The researchers also analyzed a subcohort of 570 participants that included women with diabetes who were alive at the time the study was carried out; the mean time that had elapsed since breast cancer diagnosis was 6.4 years. Looking specifically at those who developed diabetes over time, the investigators found that participants who eventually developed diabetes made more frequent outpatient visits, were exposed to more drugs known to promote diabetes, and had received hormone therapy for longer periods of time than women who did not develop diabetes over the course of follow-up.
Following the diagnosis of diabetes, the same group of women were more likely to be obese, to consume an unhealthy diet, and to be physically inactive — all risk factors for diabetes. "Our findings demonstrate that diabetes management in our cohort was clearly suboptimal, as diabetes cases led an unhealthy lifestyle, characterized by obesity, lack of exercise, and poor nutrition," Hamood said.
"Therefore, we believe that strategies should be targeted to the prevention of diabetes, which maximizes survival and minimizes the net health and economic burden of diabetes. A first step to realization of this goal is lifestyle modification targeting both dietary and physical activity behavior and by screening for diabetes."
Asked for her perspective, Maryam Shafaee, MD, of the Dan L. Duncan Comprehensive Cancer Center of Baylor College of Medicine in Houston, pointed out that obesity in and of itself is a risk factor for breast cancer.
Because women in the current analysis who developed diabetes were significantly more likely to be obese than those who did not (P<0.001), they may have already been predisposed to develop diabetes independent of any effect that hormonal therapy might have had on their diabetes risk, Shafaee explained. Women who developed diabetes in the study were also significantly less likely to engage in any physical activity than women who did not (P<0.001), and being active appears to be protective against the development of both breast cancer and diabetes in general. Nevertheless, "I think the findings were noteworthy.
"We see a lot of breast cancer survivors in our clinics, and these are the kinds of issues they often struggle with. First, because treatment with an AI often causes joint pain, making exercise difficult, and second, because treatment with tamoxifen often causes hot flushes, making it unpleasant to exercise. Life after diagnosis and treatment of breast cancer is not the same as the way it was before, so a lot of things change in these patients’ lives — in their work as well as what they are able or willing to do after the diagnosis.

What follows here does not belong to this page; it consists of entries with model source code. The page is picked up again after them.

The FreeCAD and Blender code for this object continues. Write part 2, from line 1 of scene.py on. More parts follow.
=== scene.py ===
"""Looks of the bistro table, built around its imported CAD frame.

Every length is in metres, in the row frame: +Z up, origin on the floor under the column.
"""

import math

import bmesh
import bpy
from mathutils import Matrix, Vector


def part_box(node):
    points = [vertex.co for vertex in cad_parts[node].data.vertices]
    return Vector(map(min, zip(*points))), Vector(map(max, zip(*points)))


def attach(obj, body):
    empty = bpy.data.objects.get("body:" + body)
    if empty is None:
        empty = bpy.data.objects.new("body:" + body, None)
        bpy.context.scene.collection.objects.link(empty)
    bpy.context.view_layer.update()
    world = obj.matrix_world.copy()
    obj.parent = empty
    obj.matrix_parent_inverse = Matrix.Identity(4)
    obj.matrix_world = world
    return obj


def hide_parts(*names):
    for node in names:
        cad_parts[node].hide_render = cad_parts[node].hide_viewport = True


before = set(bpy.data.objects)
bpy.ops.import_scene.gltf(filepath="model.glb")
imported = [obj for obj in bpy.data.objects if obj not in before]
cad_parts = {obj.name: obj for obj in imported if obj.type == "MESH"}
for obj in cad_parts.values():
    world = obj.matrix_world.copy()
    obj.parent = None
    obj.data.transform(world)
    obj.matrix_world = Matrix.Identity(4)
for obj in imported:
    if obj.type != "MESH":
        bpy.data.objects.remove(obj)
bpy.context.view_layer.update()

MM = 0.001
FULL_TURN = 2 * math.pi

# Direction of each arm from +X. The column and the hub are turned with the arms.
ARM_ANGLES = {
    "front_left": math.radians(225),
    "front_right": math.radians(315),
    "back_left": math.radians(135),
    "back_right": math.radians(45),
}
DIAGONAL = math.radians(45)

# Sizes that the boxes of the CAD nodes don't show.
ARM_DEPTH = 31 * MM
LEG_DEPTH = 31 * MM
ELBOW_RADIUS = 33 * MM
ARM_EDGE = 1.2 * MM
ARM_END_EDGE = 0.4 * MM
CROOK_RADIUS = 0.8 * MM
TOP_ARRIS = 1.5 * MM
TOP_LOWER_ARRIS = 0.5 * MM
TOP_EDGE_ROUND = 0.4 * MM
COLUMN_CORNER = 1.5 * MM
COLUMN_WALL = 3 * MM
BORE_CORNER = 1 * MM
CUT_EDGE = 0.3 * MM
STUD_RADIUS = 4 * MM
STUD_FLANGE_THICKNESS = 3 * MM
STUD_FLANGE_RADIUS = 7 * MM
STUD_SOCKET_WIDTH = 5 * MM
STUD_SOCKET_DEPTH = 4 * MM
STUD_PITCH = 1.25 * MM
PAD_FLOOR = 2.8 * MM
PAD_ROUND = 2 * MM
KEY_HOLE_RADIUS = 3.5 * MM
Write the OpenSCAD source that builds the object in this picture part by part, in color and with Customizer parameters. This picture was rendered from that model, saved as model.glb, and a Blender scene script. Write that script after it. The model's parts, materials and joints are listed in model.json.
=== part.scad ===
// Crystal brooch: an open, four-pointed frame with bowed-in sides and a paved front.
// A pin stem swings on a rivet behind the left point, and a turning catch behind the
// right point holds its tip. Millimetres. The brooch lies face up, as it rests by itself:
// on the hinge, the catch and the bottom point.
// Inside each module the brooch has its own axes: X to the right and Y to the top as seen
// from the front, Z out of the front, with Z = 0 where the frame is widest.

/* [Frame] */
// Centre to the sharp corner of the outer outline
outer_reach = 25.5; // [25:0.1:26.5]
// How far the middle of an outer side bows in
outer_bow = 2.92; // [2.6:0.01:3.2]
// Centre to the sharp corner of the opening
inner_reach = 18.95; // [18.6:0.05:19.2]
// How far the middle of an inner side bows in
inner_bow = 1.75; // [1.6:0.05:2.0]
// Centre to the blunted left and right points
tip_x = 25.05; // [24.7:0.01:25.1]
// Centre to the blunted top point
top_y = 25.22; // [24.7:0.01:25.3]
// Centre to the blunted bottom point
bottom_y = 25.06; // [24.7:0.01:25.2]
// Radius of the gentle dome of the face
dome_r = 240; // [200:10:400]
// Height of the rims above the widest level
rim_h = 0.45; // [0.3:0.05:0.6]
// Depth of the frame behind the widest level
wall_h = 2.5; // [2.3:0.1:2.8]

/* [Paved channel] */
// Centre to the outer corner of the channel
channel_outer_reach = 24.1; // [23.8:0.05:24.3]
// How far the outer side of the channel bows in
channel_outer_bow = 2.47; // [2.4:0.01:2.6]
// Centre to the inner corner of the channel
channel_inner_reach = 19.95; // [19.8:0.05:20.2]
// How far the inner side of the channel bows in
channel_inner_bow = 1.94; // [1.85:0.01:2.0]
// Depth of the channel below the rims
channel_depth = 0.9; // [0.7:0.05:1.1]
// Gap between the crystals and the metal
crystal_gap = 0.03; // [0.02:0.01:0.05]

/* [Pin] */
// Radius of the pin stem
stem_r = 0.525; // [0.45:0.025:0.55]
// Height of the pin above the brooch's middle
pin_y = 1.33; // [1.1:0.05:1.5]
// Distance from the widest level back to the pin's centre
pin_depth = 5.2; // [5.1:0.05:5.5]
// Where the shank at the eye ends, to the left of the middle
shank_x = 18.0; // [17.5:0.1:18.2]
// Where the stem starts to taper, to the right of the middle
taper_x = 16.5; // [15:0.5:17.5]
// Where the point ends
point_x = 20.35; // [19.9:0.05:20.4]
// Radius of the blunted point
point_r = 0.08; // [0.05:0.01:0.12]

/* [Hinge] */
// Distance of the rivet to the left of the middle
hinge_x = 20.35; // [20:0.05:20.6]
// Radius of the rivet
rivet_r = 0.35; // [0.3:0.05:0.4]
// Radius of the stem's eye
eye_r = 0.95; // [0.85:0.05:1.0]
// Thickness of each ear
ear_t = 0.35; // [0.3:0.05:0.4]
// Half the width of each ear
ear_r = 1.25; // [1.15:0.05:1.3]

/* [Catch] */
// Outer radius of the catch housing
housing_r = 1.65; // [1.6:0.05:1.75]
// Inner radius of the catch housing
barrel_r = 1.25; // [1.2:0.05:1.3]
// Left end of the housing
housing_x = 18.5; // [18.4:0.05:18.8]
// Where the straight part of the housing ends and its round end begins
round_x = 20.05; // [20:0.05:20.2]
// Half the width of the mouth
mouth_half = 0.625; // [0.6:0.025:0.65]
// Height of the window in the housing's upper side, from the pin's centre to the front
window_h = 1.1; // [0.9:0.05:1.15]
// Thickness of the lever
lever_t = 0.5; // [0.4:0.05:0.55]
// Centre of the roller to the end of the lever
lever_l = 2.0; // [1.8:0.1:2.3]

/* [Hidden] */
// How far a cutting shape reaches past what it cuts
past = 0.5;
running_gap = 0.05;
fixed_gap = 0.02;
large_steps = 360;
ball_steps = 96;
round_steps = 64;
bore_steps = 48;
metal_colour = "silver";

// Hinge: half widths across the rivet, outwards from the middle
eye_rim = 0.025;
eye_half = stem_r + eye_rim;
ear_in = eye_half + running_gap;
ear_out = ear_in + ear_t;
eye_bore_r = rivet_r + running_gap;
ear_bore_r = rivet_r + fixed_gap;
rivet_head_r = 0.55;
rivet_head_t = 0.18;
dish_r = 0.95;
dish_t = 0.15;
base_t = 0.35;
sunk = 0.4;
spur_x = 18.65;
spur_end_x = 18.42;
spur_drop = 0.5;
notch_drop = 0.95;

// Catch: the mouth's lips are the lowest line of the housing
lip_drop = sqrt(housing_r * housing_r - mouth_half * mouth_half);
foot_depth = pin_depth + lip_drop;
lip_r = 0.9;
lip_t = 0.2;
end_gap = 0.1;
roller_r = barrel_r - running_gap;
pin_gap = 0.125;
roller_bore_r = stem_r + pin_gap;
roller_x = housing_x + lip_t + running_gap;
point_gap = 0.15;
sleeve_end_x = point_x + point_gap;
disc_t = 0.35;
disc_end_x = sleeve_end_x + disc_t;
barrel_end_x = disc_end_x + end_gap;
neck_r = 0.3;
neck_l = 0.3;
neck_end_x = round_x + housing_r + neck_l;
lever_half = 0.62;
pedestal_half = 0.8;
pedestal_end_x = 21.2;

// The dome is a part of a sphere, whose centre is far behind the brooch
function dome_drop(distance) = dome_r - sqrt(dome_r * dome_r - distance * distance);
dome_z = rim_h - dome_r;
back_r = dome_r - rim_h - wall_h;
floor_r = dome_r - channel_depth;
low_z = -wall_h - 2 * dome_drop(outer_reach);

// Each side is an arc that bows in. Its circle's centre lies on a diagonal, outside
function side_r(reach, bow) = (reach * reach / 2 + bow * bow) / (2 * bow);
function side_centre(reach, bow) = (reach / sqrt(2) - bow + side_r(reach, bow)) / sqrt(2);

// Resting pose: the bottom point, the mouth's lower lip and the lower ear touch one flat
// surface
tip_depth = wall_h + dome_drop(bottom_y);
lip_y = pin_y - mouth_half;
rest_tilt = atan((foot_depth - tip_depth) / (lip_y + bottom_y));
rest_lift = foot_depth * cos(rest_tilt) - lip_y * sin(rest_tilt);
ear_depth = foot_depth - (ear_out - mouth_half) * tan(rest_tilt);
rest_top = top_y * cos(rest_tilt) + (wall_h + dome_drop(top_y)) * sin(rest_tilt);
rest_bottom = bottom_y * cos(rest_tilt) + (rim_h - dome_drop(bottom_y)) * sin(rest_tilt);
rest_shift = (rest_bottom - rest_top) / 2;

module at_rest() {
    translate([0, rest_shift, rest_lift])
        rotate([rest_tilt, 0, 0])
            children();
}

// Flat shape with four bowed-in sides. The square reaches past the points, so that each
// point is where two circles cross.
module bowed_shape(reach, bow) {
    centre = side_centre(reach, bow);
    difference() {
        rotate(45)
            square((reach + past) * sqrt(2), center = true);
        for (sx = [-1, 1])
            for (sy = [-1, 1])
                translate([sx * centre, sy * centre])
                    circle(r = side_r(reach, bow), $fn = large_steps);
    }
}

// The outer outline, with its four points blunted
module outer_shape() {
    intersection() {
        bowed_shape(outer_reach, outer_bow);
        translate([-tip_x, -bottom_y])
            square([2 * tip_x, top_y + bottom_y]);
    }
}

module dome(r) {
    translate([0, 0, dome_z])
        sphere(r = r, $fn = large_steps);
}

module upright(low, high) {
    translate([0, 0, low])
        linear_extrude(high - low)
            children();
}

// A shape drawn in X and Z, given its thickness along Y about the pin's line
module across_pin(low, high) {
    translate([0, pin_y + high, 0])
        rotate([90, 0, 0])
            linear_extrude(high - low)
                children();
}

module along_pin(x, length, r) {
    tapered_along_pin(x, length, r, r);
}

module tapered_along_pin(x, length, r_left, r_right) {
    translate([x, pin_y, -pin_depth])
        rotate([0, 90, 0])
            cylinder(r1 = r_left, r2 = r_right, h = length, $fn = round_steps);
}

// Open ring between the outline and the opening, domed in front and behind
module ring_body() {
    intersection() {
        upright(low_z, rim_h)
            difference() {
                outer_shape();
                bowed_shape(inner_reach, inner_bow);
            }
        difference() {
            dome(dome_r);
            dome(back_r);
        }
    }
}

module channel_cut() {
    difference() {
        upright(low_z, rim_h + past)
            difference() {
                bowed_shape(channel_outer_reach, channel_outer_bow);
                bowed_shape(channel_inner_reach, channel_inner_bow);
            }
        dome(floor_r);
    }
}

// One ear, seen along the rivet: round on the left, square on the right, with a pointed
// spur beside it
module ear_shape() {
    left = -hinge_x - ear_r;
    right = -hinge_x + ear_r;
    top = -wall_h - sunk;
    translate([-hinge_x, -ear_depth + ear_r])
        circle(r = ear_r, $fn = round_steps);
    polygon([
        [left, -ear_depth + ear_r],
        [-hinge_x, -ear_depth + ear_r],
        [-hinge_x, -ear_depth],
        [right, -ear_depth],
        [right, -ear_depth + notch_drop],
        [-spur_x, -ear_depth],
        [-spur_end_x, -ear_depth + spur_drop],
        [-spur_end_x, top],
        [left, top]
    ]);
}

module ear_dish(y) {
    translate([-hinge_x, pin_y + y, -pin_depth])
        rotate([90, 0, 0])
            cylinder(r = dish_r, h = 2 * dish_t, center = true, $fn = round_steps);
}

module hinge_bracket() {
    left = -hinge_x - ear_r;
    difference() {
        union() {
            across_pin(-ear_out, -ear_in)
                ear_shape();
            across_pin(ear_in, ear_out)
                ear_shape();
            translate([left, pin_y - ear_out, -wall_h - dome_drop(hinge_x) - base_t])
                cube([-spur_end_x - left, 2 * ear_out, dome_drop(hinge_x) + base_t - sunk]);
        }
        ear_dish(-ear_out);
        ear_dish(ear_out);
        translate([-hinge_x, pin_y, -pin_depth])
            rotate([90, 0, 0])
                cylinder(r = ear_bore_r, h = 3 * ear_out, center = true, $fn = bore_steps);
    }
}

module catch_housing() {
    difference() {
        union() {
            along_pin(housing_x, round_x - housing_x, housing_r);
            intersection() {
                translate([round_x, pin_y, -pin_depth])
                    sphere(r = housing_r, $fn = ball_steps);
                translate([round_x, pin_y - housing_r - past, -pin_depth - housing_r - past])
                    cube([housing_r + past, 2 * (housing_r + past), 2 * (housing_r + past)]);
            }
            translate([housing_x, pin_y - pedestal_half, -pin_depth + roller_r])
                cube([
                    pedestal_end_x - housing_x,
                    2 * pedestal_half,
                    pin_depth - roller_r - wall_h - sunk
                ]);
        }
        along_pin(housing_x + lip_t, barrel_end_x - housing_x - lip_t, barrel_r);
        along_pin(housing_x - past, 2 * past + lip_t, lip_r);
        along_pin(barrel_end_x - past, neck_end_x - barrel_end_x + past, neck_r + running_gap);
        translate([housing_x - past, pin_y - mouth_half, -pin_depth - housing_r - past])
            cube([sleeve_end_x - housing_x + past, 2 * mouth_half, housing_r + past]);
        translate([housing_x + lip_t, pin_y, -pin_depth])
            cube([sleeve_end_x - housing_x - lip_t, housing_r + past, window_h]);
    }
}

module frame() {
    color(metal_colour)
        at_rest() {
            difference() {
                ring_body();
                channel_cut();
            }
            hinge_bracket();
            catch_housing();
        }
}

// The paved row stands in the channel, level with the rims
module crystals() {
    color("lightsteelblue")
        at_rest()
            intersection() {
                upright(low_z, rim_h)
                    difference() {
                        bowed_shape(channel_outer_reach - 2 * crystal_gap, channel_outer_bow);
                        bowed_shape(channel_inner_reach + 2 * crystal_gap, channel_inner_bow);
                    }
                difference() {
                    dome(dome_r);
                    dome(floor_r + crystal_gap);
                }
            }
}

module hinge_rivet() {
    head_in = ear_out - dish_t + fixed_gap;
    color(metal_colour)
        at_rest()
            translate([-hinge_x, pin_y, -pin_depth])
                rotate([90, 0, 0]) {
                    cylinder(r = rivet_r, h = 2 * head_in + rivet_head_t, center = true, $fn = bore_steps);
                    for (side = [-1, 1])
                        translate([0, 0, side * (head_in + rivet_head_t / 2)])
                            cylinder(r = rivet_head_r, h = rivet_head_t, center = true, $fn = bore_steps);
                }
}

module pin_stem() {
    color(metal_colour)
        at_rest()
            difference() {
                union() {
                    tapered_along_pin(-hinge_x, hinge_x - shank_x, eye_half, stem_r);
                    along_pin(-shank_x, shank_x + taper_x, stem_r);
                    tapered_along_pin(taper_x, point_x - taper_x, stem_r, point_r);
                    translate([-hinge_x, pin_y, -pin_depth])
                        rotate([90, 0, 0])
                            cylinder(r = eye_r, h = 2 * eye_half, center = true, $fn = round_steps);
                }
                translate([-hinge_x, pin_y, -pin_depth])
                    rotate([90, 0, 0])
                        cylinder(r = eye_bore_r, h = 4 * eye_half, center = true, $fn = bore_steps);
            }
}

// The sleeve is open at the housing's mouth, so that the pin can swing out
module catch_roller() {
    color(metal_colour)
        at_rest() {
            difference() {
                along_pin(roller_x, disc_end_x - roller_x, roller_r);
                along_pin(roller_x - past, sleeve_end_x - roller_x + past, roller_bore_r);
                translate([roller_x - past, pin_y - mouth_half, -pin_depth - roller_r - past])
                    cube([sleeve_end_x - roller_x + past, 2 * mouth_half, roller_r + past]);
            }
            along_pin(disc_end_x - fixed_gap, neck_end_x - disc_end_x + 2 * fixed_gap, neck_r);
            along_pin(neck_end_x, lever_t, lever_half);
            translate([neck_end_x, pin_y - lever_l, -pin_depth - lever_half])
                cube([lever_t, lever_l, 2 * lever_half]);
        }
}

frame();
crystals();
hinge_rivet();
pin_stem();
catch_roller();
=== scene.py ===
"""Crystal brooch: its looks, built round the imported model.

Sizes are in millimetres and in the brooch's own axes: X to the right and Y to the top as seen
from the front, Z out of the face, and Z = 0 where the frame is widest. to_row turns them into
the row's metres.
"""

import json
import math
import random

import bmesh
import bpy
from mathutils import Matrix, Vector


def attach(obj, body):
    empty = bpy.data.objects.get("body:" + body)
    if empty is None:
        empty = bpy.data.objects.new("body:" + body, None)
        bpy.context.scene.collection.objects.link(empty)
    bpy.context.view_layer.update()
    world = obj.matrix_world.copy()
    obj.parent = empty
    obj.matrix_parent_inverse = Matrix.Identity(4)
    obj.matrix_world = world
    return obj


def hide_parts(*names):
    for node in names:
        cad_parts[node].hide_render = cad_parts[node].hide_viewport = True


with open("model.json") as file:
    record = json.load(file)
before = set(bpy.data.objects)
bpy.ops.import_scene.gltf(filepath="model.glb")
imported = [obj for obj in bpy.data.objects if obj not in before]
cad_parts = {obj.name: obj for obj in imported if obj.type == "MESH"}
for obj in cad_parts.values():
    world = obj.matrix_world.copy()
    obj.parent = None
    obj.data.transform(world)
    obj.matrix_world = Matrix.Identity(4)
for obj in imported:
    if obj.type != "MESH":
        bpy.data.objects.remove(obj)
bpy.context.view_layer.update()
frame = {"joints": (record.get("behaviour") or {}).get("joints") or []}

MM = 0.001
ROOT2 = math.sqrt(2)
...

"But given that not only obesity but diabetes are huge risk factors for morbidity in breast cancer survivors, these issues need to be better addressed, and lifestyle modification and education are something our society as a whole needs to be more aware of and implement."
The study was supported in part upported in part by grants from the Council for Higher Education in collaboration with the Graduate Studies Authority at the University of Haifa.
The researchers, as well as Shafaee, reported having no conflicts of interest.